As I mentioned to you on the phone last night.....man oh man, do I feel your pain (about the shopping part, not the stroller part). Ironically, I just posted an entry about why I continue to wear my ridiculous peacock-logo fleece. Because I refuse to shop for a new, real, spring jacket!!

Kim said...

Seriously? You wear a size small in the Junior department?

I have no sympathy for you. Sorry.

Anonymous said...

It's reassuring to hear I'm not the only one who feels this way about the experience. Why are there no clothes for women between 25 and 50? It is really ridiculous.

Bridget

Lauren said...

I detest shopping as well.

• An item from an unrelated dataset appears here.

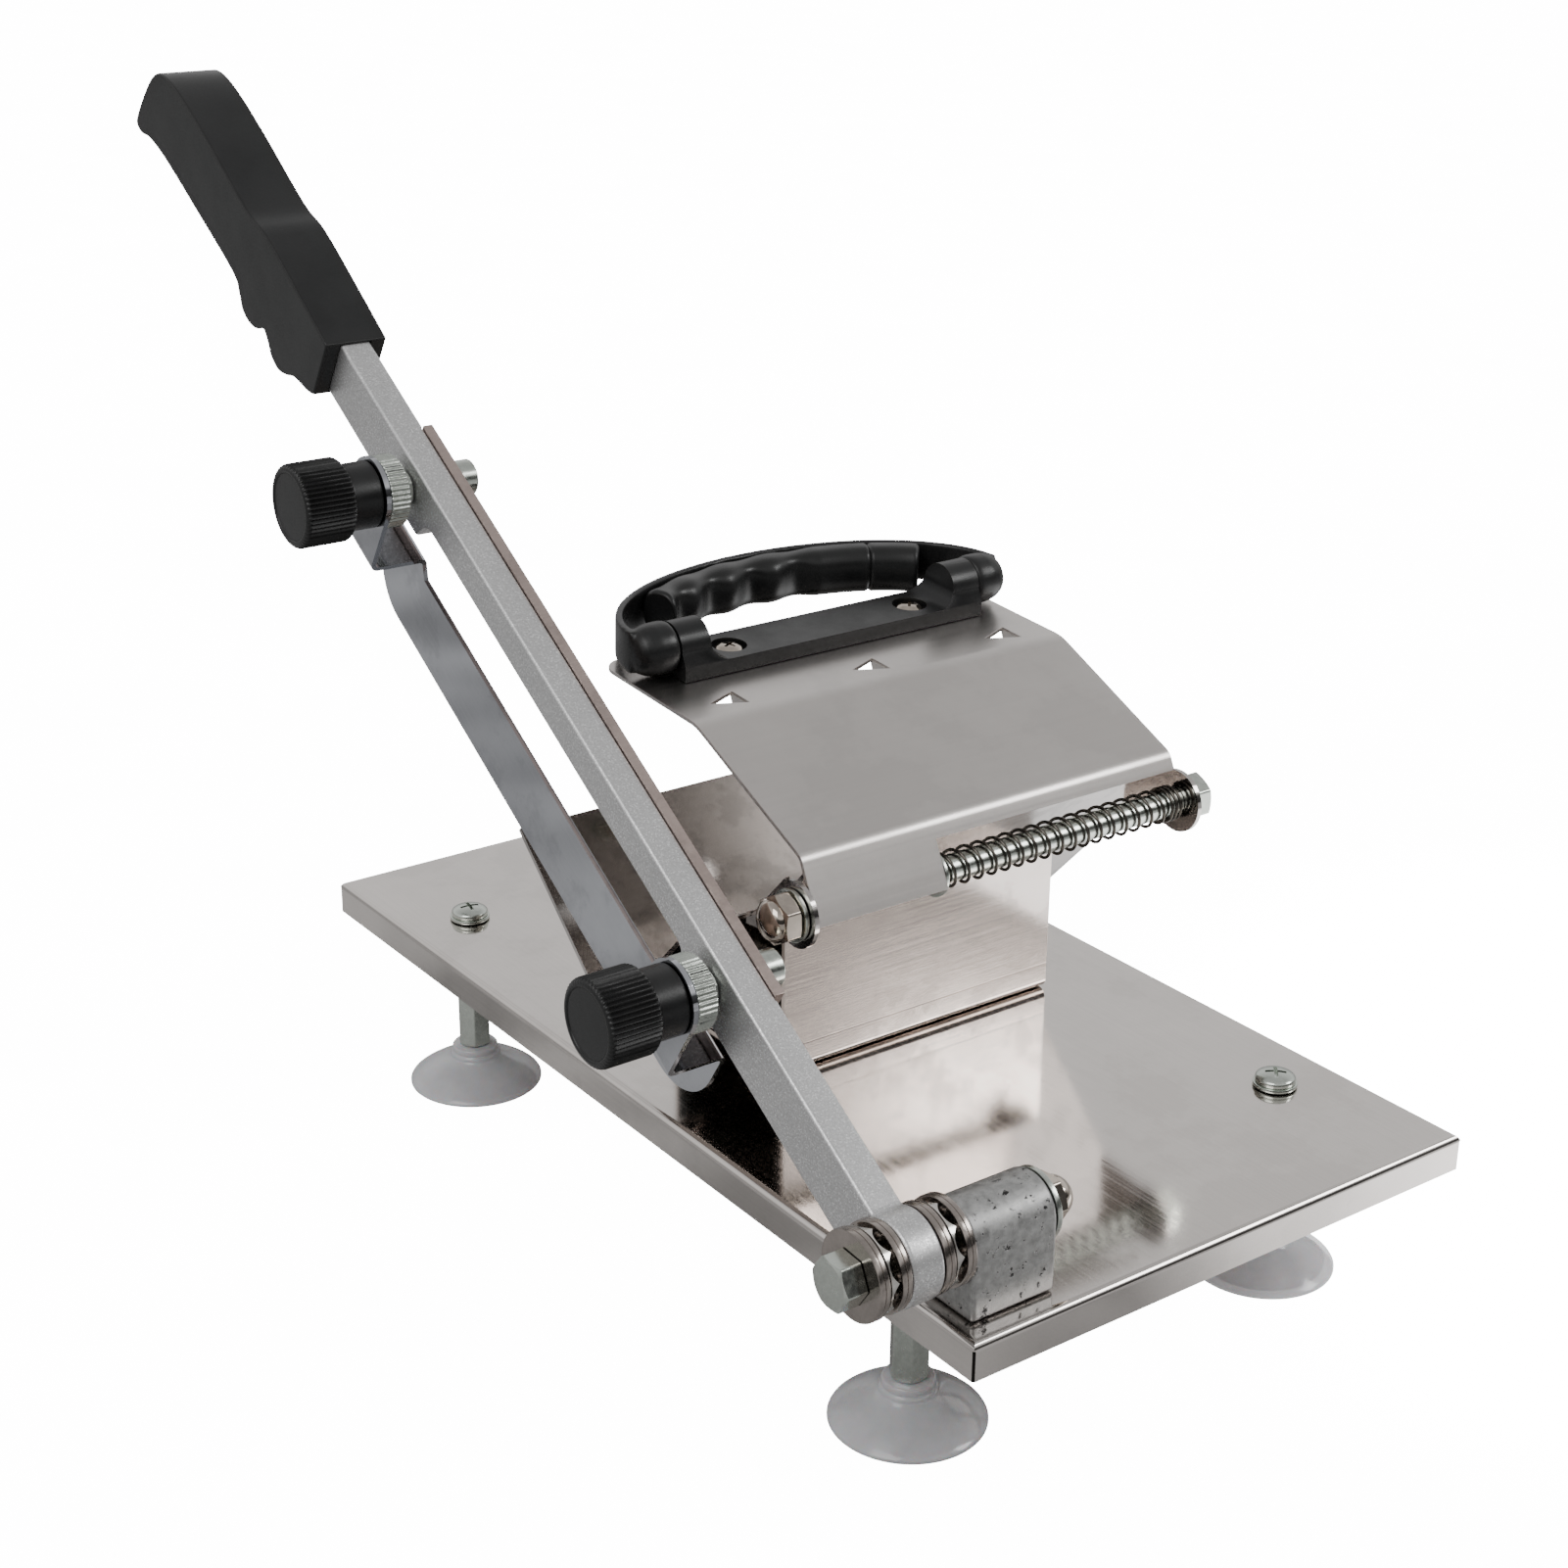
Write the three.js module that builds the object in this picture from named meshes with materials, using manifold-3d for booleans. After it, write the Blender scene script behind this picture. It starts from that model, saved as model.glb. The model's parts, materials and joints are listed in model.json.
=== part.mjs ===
// Hand-operated frozen meat slicer: a lever with a blade shears slices off a roll that lies in a V trough.
// Millimetres, +Z up. +X runs across the base away from the lever, +Y runs along the base to the grip.
// Lengths below are measured from the front left corner of the base's top face, before the last shift.
import * as THREE from "three";
import { mergeVertices } from "three/addons/utils/BufferGeometryUtils.js";
import Module from "manifold-3d";

const wasm = await Module();
wasm.setup();

// Clearances
const SEAT = 0.3;
const RUN = 0.25;
const OVERRUN = 1;

// Base pan
const BASE_WIDTH = 180;
const BASE_LENGTH = 340;
const BASE_RIM = 11;
const BASE_SHEET = 1.5;
const BASE_BEND = 2.5;
const CORNER_SLOT = 2.2;

// Feet
const FOOT_SIDE_INSET = 22;
const FOOT_END_INSET = 51.5;
const FOOT_SCREW_RADIUS = 2.5;
const FOOT_HEAD_RADIUS = 5;
const FOOT_HEAD_HEIGHT = 3.2;
const FOOT_WASHER_RADIUS = 6.6;
const FOOT_WASHER_SHEET = 1.1;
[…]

I could go grocery shopping every day, but to buy clothes - ugh, I do it once every few years.

Maestra said...

1. You know you're a Mom when you think, "Wow, this shirt is great, I'll buy it in multiple colors!" instead of, "Buy three of the same shirt, are you kidding?!"

2. We all know you are the most classically gorgeous person and make the friggin' 15 year-old shirt look fabulous and "upscale retro" while the rest of us are struggling to pull off the designer dud we broke the bank over to have something decent to wear to the event.

3. I agree with Kim, size small in the Junior department, no sympathy...

4. ....except for the shopping with babe issue, definitely worth having Chris take an afternoon off for next time.

Heather said...

Try Target.

Robyn said...

For what it's worth, the Smalls were the tank tops, from the Ladies department. Not Juniors.

Also, as I was grabbing a third T-shirt JUST to get the discount, I was thinking "I can't believe I'm buying three colors of the same kind of shirt. I'm such a mom." There were even crew-neck T-shirts on the same display, but I went for all V-neck. How sad.

"Classically gorgeous" - Thanks, sis. It's in the genes. :)

Heather said...

Rob- Just don't buy mom jeans.

Kimberly said...

Funniest darn thing I've read in awhile. I can totally relate! I just went on a shopping spree on jcp.com because I detest shopping in the stores. The last time I ventured in to an actual store (3 weeks ago), I decided I deserved new bras (it had been years!). Bad idea to do with almost one year old. DD thought she was getting a snack and protested until she got what she wanted. Needless to say I left without any bras!